Entrepreneuriat : « La prévoyance professionnelle couvre l’artisan mais aussi sa famille » (2/3)
Carole Riche est conseillère à la Mutuelle d’assurance des professions alimentaires. Elle détaille les points essentiels à prendre en compte lors de la souscription d’un contrat et donne des conseils en matière de prévention des risques.
Être travailleur indépendant oblige à être vigilant à sa couverture en termes d’assurances, à la fois pour protéger son entreprise et soi-même ainsi que sa famille en cas d’accident ou de maladie. Mais, faute de temps ou de réelle prise de conscience des risques encourus, certains artisans négligent de souscrire un contrat qui correspond bien à leur activité. Entretien avec Carole Riche, conseillère Vosges et Haute-Saône pour Mapa Assurances, mutuelle d’assurance des professions alimentaires.
La Toque magazine (LTM) : À quoi faut-il être vigilant lors de la rédaction d’un contrat d’assurance ?
Carole Riche (CR) : Le contrat doit bien coller à l’activité de l’artisan : déclaration de la bonne surface, du vrai chiffre d’affaires, des équipements et du matériel en place, avec une durée ajustée au mieux. Car souvent, les compagnies d’assurances manquent d’experts et, en cas de sinistre comme un incendie, il peut se passer beaucoup de temps entre l’intervention des dégâts et la reconstruction : souvent plus de douze mois. L’artisan risque de se retrouver non couvert. Surtout, il faut veiller à ce que les contrats soient revus, réajustés au moins une fois par an pour que tous les éléments soient corrects. S’il y a agrandissement, par exemple, si le chiffre d’affaires augmente, il faut aussitôt modifier les données. Malheureusement nous, assureurs, courons constamment après les artisans. Un professionnel doit s’octroyer une demi-journée par an avec son assureur pour faire le point.
LTM : Les tarifs peuvent-ils être un frein ?
CR : C’est vrai que les tarifs n’arrêtent pas de grimper, quelles que soient les compagnies d’assurances. Avec aussi des franchises qui augmentent. On peut estimer à 2 500 euros le coût d’une assurance multirisque pour une structure moyenne de 500 000 € de chiffre d’affaires sur 200-300 m2. Mais, comme pour les habitations, nous sommes là pour envisager avec nos clients les risques encourus et adapter les niveaux de franchise.
LTM : Quels conseils donneriez-vous en matière de prévention ?
CR : La boulangerie-pâtisserie est une activité à risque, notamment en matière d’incendie.

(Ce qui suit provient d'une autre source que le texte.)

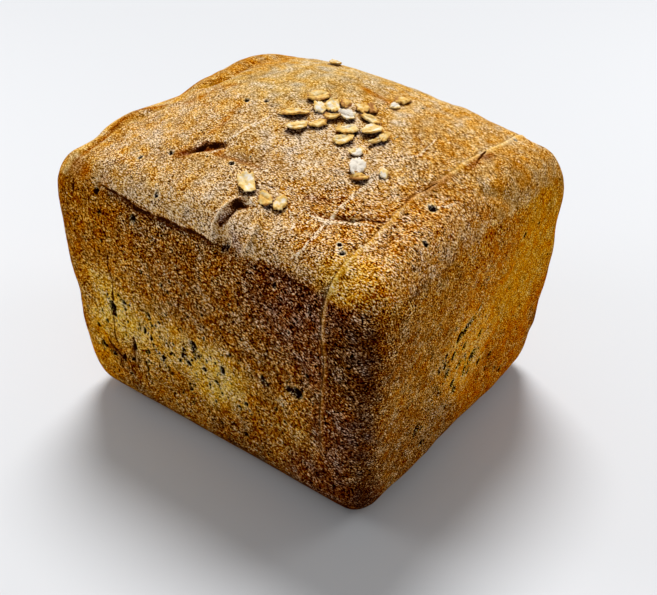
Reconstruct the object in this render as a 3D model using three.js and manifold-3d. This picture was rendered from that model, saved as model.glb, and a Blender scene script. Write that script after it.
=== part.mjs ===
// Tin loaf: a family-size wholemeal loaf, baked in an open tin with flared sides. Its top has risen into a
// low dome with a lip where it met the tin, and rolled oats lie baked onto the crust.
//
// Millimetres. +X runs along the loaf, +Z is up, and the loaf stands on z = 0, the origin under its middle.

import * as THREE from "three";
import { mergeVertices } from "three/addons/utils/BufferGeometryUtils.js";
import Module from "manifold-3d";

// Driving dimensions of the tin's inside, which the four sides and the foot follow.
const BASE_LENGTH = 143.6;
const BASE_WIDTH = 127.6;
const RIM_LENGTH = 158.8;
const RIM_WIDTH = 134.0;
const SIDE_HEIGHT = 104.7;
const CORNER_RADIUS = 12.2;
const FOOT_RADIUS = 18.2;

// The risen top. The dome peaks off centre, by these shares of the half length and the half width.
const DOME_RISE = 23.5;
const DOME_OFFSET_X = -0.18;
const DOME_OFFSET_Y = 0.17;
const SHOULDER_RADIUS = 21.3;
const TOP_TWIST = 0.33;

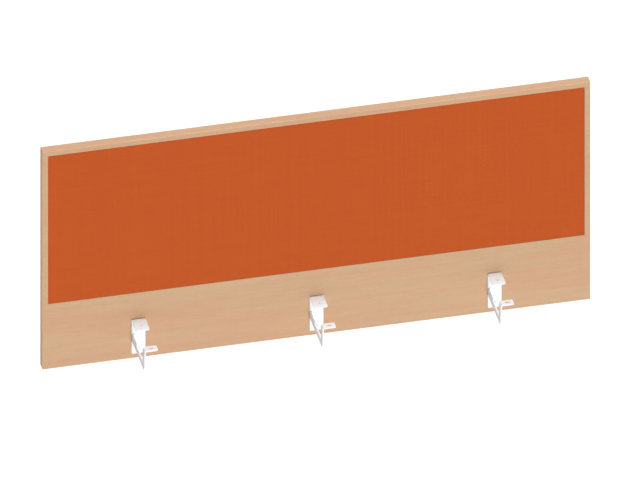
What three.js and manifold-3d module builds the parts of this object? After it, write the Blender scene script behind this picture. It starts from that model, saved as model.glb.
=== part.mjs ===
// Desk privacy panel. A beech laminate board has an upholstered pad let into the user's side. Three
// folded steel brackets hang it from the back edge of a desk: the desktop rests on each bracket's
// flange and paddle, and is screwed to them from below.
//
// Millimetres. X runs along the panel, -Y points at the user and +Z is up. The origin is the centre
// of the middle bracket's flange, on its top face, so the desktop's underside is the plane z = 0.

import * as THREE from "three";
import { mergeVertices } from "three/addons/utils/BufferGeometryUtils.js";
import Module from "manifold-3d";

const wasm = await Module();
wasm.setup();

// ---- Driving dimensions ----

const GAP = 0.3; // left between pieces that touch
const MARGIN = 1; // how far a cutting solid runs past what it cuts
const ARC_STEPS = 6; // half the number of flats on a fold or a rounded corner
const ROUND_STEPS = 12; // half the number of flats on a full circle

const PANEL = {
  width: 1600,
  height: 750,
  thickness: 28,
  band: 2, // thickness of the edge bands
  belowDesk: 135, // from the desktop's underside to the panel's lower edge
};

const PAD = {
  width: 1566,
  height: 509,
  topMargin: 17, // board that shows above the pad
  proud: 1, // how far the fabric stands out of the board
  fabric: 1,
  foam: 3.7,
  backing: 3,
  hem: 45, // fabric turned in behind the backing board
};

const BRACKET = {
  spacing: 520,
  sheet: 4,
  foldRadius: 1, // inside the folds beside the panel
  paddleFoldRadius: 4, // inside the fold between the upright and the paddle
  width: 40,
  plateHeight: 117,
  flangeDepth: 60, // from the panel's face to the flange's front edge
  reach: 167, // from the panel's face to the paddle's front edge
  armTop: 52, // below the flange's top face
  armBottom: 72,
  paddleDepth: 23,
  cornerRadius: 4,
  toeRadius: 18, // where the arm's lower edge turns up into the upright
  relief: 2, // width of the notch above and below the arm's fold
};

const FLANGE_HOLE = { diameter: 6.5, forward: 10 }; // forward of the flange's centre
const PADDLE_SLOT = { length: 14, width: 6.5, fromEdge: 22 }; // its centre, from the folded edge

const SCREW = {
  below: { upper: 32, lower: 102 }, // below the desktop's underside
  shank: 5,
  length: 16, // under the head
  tipChamfer: 0.6,
  head: 9.5,
  headHeight: 2.8,
  headRim: 0.8,
  headFlat: 5.2,
  socket: 3, // across the flats
  socketDepth: 1.7,
  plateHole: 5.8,
};

const INSERT = { outer: 8, bore: 5.6, length: 12, ridges: 5, ridgeDepth: 0.5 };

// ---- Places worked out from them ----

const panelFront = BRACKET.flangeDepth / 2;
const panelBack = panelFront + PANEL.thickness;
const panelBottom = -PANEL.belowDesk;
const panelTop = panelBottom + PANEL.height;
const panelSide = PANEL.width / 2;

const padTop = panelTop - PAD.topMargin;
const padBottom = padTop - PAD.height;
const padSide = PAD.width / 2;

// The pad's layers, from the user's side: fabric, foam, backing board, turned-in fabric, pocket floor.
const fabricFront = panelFront - PAD.proud;
const foamFront = fabricFront + PAD.fabric + GAP;
const backingFront = foamFront + PAD.foam + GAP;
const hemFront = backingFront + PAD.backing + GAP;
const hemBack = hemFront + PAD.fabric;
const pocketFloor = hemBack + GAP;

const plateBack = panelFront - GAP;
const plateFront = plateBack - BRACKET.sheet;
const foldedEdge = -BRACKET.width / 2; // the side of the bracket that the arm is folded from
const paddleFront = panelFront - BRACKET.reach;
const paddleBack = paddleFront + BRACKET.paddleDepth;

const X = new THREE.Vector3(1, 0, 0);
const Y = new THREE.Vector3(0, 1, 0);
const Z = new THREE.Vector3(0, 0, 1);
const forward = Y.clone().negate();
const left = X.clone().negate();

// ---- Finishes ----

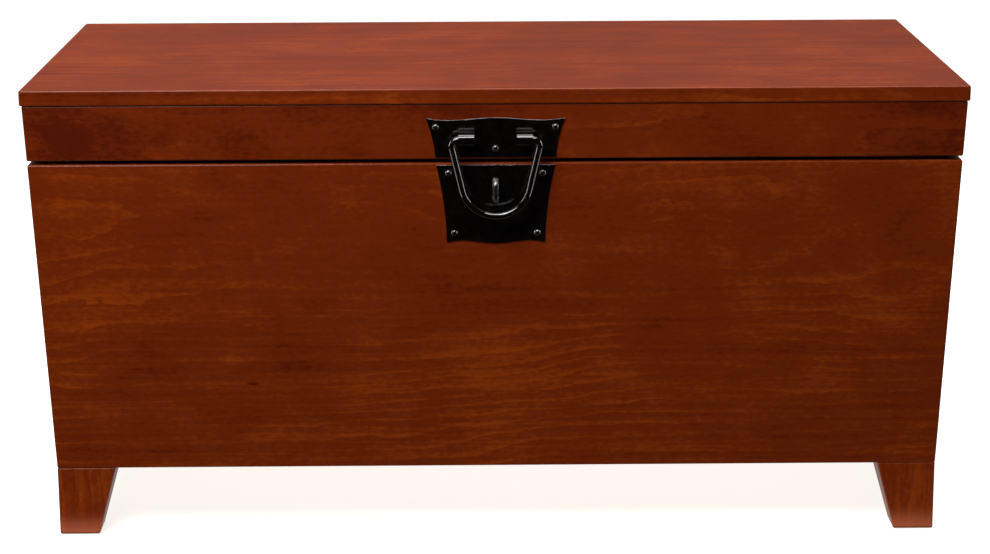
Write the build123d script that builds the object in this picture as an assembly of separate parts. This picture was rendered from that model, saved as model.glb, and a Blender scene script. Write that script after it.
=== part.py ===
from build123d import *
from math import acos, asin, atan2, cos, degrees, hypot, radians, sin, sqrt
import os

# A wooden storage chest: a box with leaning walls on four tapered legs, and a hinged lid
# held shut by a bail handle that drops over a padlock staple. Millimetres, +Z up, the
# front faces -Y, and the floor is Z = 0.

# ---------------------------------------------------------------- overall sizes
CHEST_LENGTH = 920.0
CHEST_DEPTH = 460.0
CHEST_HEIGHT = 457.0
TOP_THICKNESS = 15.0
TOP_OVERHANG = 2.0
WALL_LEAN = 0.044  # how far each wall moves in for each millimetre it goes down
PANEL = 15.0
LID_DEPTH = 54.9
LID_GAP = 3.7
LEG_HEIGHT = 70.4

# ---------------------------------------------------------------- woodwork
EASE = 2.0
TOP_EASE = 1.6
TOP_CORNER = 3.0
BOTTOM_THICKNESS = 12.0
CLEAT = 18.0
LEG_BLOCK = 62.0
POST = 22.0
POST_TOP_CLEAR = 22.0
LEG_TOP = 58.6
LEG_FOOT = 40.0
LEG_CORNER = 2.6
LEG_EASE = 1.2
LEG_BOLT_INSET = 30.0
LID_BLOCK_SETBACK = 13.4  # how far the lid's inner blocks stay above its lower edge
BATTEN_WIDTH = 42.0
BATTEN_HEIGHT = 18.0
BATTEN_X = 230.0
RUN_OUT = 10.0  # how far a cutter runs past the wood it cuts
ON_FACE = 0.5  # how far from a face an edge may lie and still belong to it

# ---------------------------------------------------------------- leg fixings and glides
FIT = 0.05  # radial clearance of a shank, bolt or pin in its hole
BOLT_RADIUS = 4.0
BOLT_IN_LEG = 34.0
BOLT_IN_BLOCK = 14.0
TEE_FLANGE_RADIUS = 9.5
TEE_FLANGE = 1.5
TEE_BARREL_RADIUS = 5.4
TEE_BARREL = 10.0
GLIDE_RADIUS = 9.0
GLIDE_THICKNESS = 4.0
GLIDE_PROUD = 1.0
GLIDE_NAIL_RADIUS = 1.2
GLIDE_NAIL = 14.0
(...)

Tout d’abord, bien vérifier les extincteurs. J’ai eu il y a quelque temps le cas d’un départ de feu sur le tableau électrique du four ; s’il n’y avait pas eu d’extincteur proche, ça aurait été la catastrophe ! Il faut aussi bien faire nettoyer le système de ventilation, les bouches d’évacuation, en raison des poussières induites par l’activité. Surtout, être vigilant sur le four. Le faire nettoyer au moins une fois par an par le fournisseur. En revanche, concernant les cambriolages, il est difficile de se prémunir. Il y a une recrudescence des vols sur les caisses automatiques : j’ai un artisan qui a été vandalisé quatre fois de suite ! Ce sont des machines qui coûtent très cher — entre 10 000 et 40 000 € —, alors nous conseillons de les vider systématiquement le soir ou de les laisser ouvertes avec quelques billets dedans. Les cambrioleurs n’hésitent pas à fracturer tout le comptoir pour s’emparer du contenu, autant limiter les dégâts. La télésurveillance, les systèmes d’alerte sur les téléphones portables, pour surveiller la chaîne du froid notamment, se développent aussi.
LTM : Qu’en est-il de la prévoyance ?
CR : Lorsqu’on est travailleur non salarié, les indemnités versées par le régime obligatoire ne sont généralement pas suffisantes pour faire face. En cas de maladie, les indemnités journalières équivalent à la moitié de ce que touche un salarié. En cas d’invalidité, c’est trente pour cent. D’où l’importance de souscrire des contrats dits de prévoyance professionnelle, qui permettent de compléter ces montants. Ils couvrent l’artisan lui-même mais aussi sa famille. Ils permettent, par exemple, de payer le salaire d’un employé si l’on se doit se faire remplacer. J’ai malheureusement eu le cas d’un artisan à qui j’avais fait un devis et qui n’avait pas pris le temps de l’examiner. Six mois après, il a été atteint d’un cancer foudroyant. Il a dû liquider son fonds, se mettant lui et sa famille dans une situation vraiment difficile. Il m’a dit : “Si j’avais su…” Les boulangers-pâtissiers ne s’arrêtent pas pour un rhume. Mais quand la maladie frappe lourdement, il est parfois trop tard.